Denmark's initial debt limit also didn't last that long. In the midst of the global financial crisis that began in 2008, it looked as if the country might reach its debt ceiling, a result of the politicians failing to link the ceiling to inflation, Kirkegaard explained.
Then Denmark doubled its debt ceiling again, to keep the issue from becoming a political football.
"Having a debt ceiling is not inherently stupid, there can be valid political and constitutional reasons for it," Kirkegaard says. "But it needs to be put together in a way that it has no practical day-to-day political impact.
"Once it has that, it becomes a stupid law."
Different from balanced budget law
Kirkegaard, who is a senior fellow at the Peterson Institute for International Economics in Washington, says the two debt ceilings are only similar legally, in that both of them have a binding limit on what the respective governments can borrow.
But in political terms, he said, they are "absolutely not" similar.
Having looked closely at debt ceiling laws, Kirkegaard says he can find no other country where the issue is comparable to the U.S.
Some countries have balanced budget requirements, which can force governments to take sometimes difficult steps to cut spending if debt or deficits get out of hand. But these are not the same as a debt ceiling, which can affect a country's borrowing ability and credit worthiness.
In the European Union treaty there is a clause that says a country's debt should be below 60 per cent of its GDP. But Kirkegaard notes that goal is not legally binding.
U.S. spends without deciding how to pay for it
The U.S. actually reached its debt limit -- $16.669 trillion -- in May, economist John Blank notes.
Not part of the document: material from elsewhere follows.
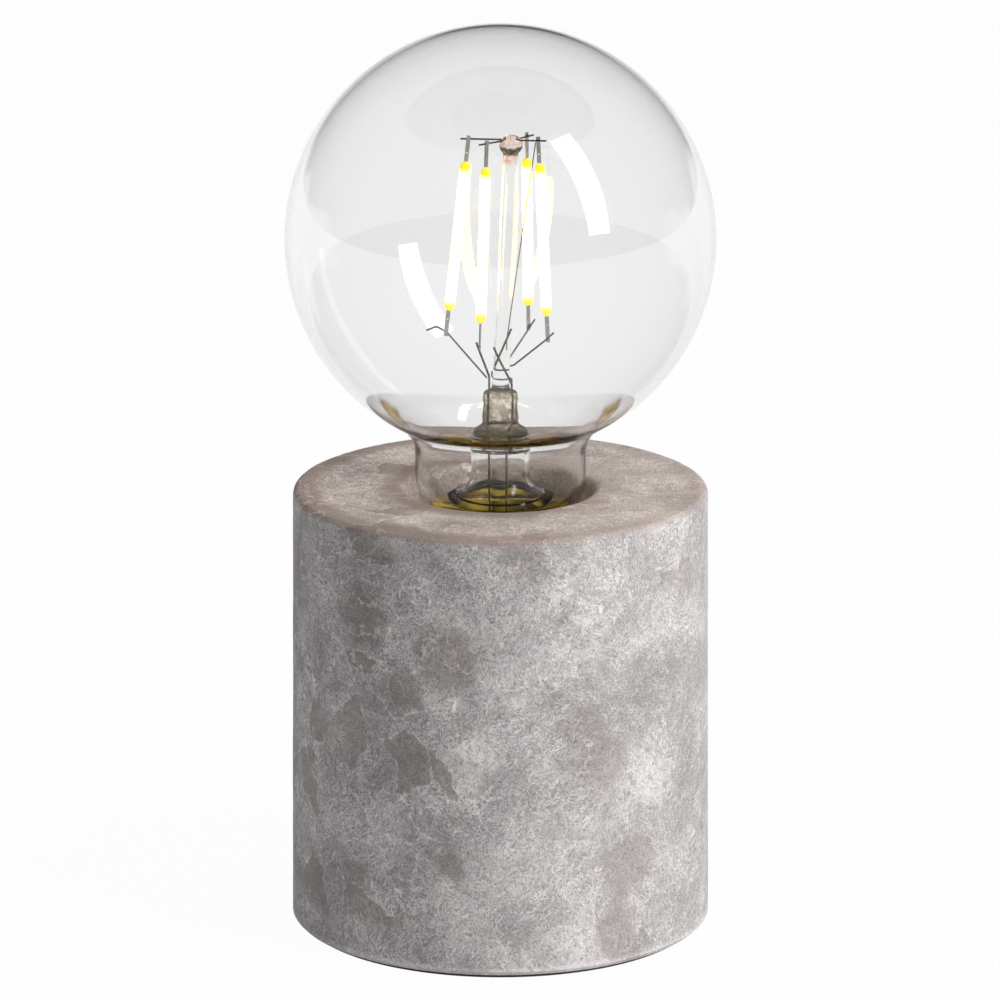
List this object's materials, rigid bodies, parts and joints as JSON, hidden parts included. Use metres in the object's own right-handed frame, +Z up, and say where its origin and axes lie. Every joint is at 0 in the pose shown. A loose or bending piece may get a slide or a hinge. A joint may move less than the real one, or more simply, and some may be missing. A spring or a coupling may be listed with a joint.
{
  "type": "bare bulb table lamp",
  "caption": "Cast concrete cylinder with a sunk screw lampholder and a clear globe bulb with upright light filaments; the bulb unscrews.",
  "frame": {"origin": "centre of the underside, on the lamp's axis", "axes": "+Z up along the bulb's axis, front towards -Y, cable inlet at the back towards +Y, +X to the right seen from the front"},
  "size_m": [0.095, 0.095, 0.2038],
  "materials": {
    "concrete": "cast concrete, matt, mottled with pale lime veins and fine scratches",
    "foam_pad": "matt black soft foam pad",
    "black_rubber": "satin black rubber",
    "zinc_steel": "zinc-plated steel",
    "holder_brass": "turned brass, golden, satin",
    "porcelain": "unglazed white porcelain",
    "socket_brass": "plain pressed brass",
    "cap_brass": "bright golden pressed brass",
    "black_glass": "black glass insulator, glossy",
    "cement": "amber-brown resin capping cement",
    "clear_glass": "clear thin blown glass, glossy",
    "stem_glass": "clear drawn glass",
    "green_board": "green circuit board",
    "capacitor_sleeve": "dark sleeve",
    "black_chip": "moulded black resin",
    "dark_wire": "oxidised nickel wire, dark brown",
    "tab_steel": "thin steel strip",
    "filament_coat": "yellow phosphor coat that glows warm white"
  },
  "bodies": {
    "base": {"concrete_body": "concrete", "base_pad": "foam_pad", "cable_grommet": "black_rubber", "threaded_nipple": "zinc_steel", "nipple_washer": "zinc_steel", "nipple_nut": "zinc_steel", "holder_dome": "holder_brass", "dome_grub_screw": "zinc_steel", "holder_shell": "holder_brass", "porcelain_insert": "porcelain", "screw_socket": "socket_brass", "contact_tongue": "socket_brass", "contact_screws": "zinc_steel", "terminal_blocks": "socket_brass", "terminal_screws": "zinc_steel"},
    "bulb_seat": {"cap_contact": "cap_brass"},
    "bulb": {"black_glass": "black_glass", "cap_shell": "cap_brass", "cap_cement": "cement", "glass_globe": "clear_glass", "stem_tube": "stem_glass", "exhaust_tube": "stem_glass", "stem_rod": "stem_glass", "driver_board": "green_board", "driver_capacitor": "capacitor_sleeve", "driver_rectifier": "black_chip", "driver_chip": "black_chip", "arm_wires": "dark_wire", "lead_wire_left": "dark_wire", "lead_wire_right": "dark_wire", "link_wire_left": "dark_wire", "link_wire_right": "dark_wire", "link_wire_rear": "dark_wire", "cross_wire": "dark_wire", "jumper_wire": "dark_wire", "filament_left": "filament_coat", "filament_front": "filament_coat", "filament_rear": "filament_coat", "filament_right": "filament_coat", "filament_tabs_left": "tab_steel", "filament_tabs_front": "tab_steel", "filament_tabs_rear": "tab_steel", "filament_tabs_right": "tab_steel"}
  },
  "joints": [
    {"name": "bulb_lift", "type": "slide", "parent": "base", "child": "bulb_seat", "axis": [0, 0, 1], "range_m": [0, 0.0165]},
    {"name": "bulb_turn", "type": "hinge", "parent": "bulb_seat", "child": "bulb", "pos_m": [0, 0, 0.0658], "axis": [0, 0, 1], "range_deg": [0, 1620]}
  ],
  "couplings": [
    {"joint": "bulb_lift", "follows": "bulb_turn", "m_per_rad": 0.00057757}
  ]
}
Since then the U.S. has been funded by what are called "extraordinary measures," a safety valve that is now about to run out.
For many Republicans, as their Senate Leader Mitch McConnell put it, "If we’re going to address the debt ceiling, then let’s also address the root causes of our debt."
McConnell estimates Washington is borrowing nearly $2 billion every day, essentially to cover spending Congress has already approved.
So the current debate isn't over what the government spends or how it taxes, it's about how to pay for the spending that taxation doesn't cover.
The debt ceiling was not much of an issue until 1995, when the Gephardt rule was repealed. Named for Democratic congressman Dick Gephardt, and in effect since 1979, the rule meant the debt ceiling would rise whenever a budget was passed, based on the amount of spending that was authorized, Blank explained to CBC News.
But, in 1995,with Democrat Bill Clinton in the White House, Newt Gingrich, then the Republican leader in the House of Representatives, saw that he could replace the Gephardt rule with "negotiations on the debt ceiling and use it as a whip to get people to make deals" with him, Blank said.
In his view, the debt ceiling is now "based on a divisive cudgel mentality that was propagated by a minority leader who was looking for a way to bully the president."
Abolishing the debt ceiling?
Blank says a key reason the vast majority of economists, including Republican economists, favour abolishing the debt ceiling is because of how much it sets back economic growth.
Blank points to an economic model that say this year's political strife has already cost the U.S. economy one per cent of GDP.
He supports a bipartisan proposal that's been around since 2011 called the Biennial Budgeting and Appropriations Act.
Sponsored by two senators, Republican Johnny Isakson and Democrat Jeanne Shaheen, it would do away with the debt ceiling and switch Congress's budgeting to a two-year process, with year one devoted to appropriation and year two for oversight of that spending.
That way, Blank said, the government could avoid these regular debt crises and even free up more time to actually govern.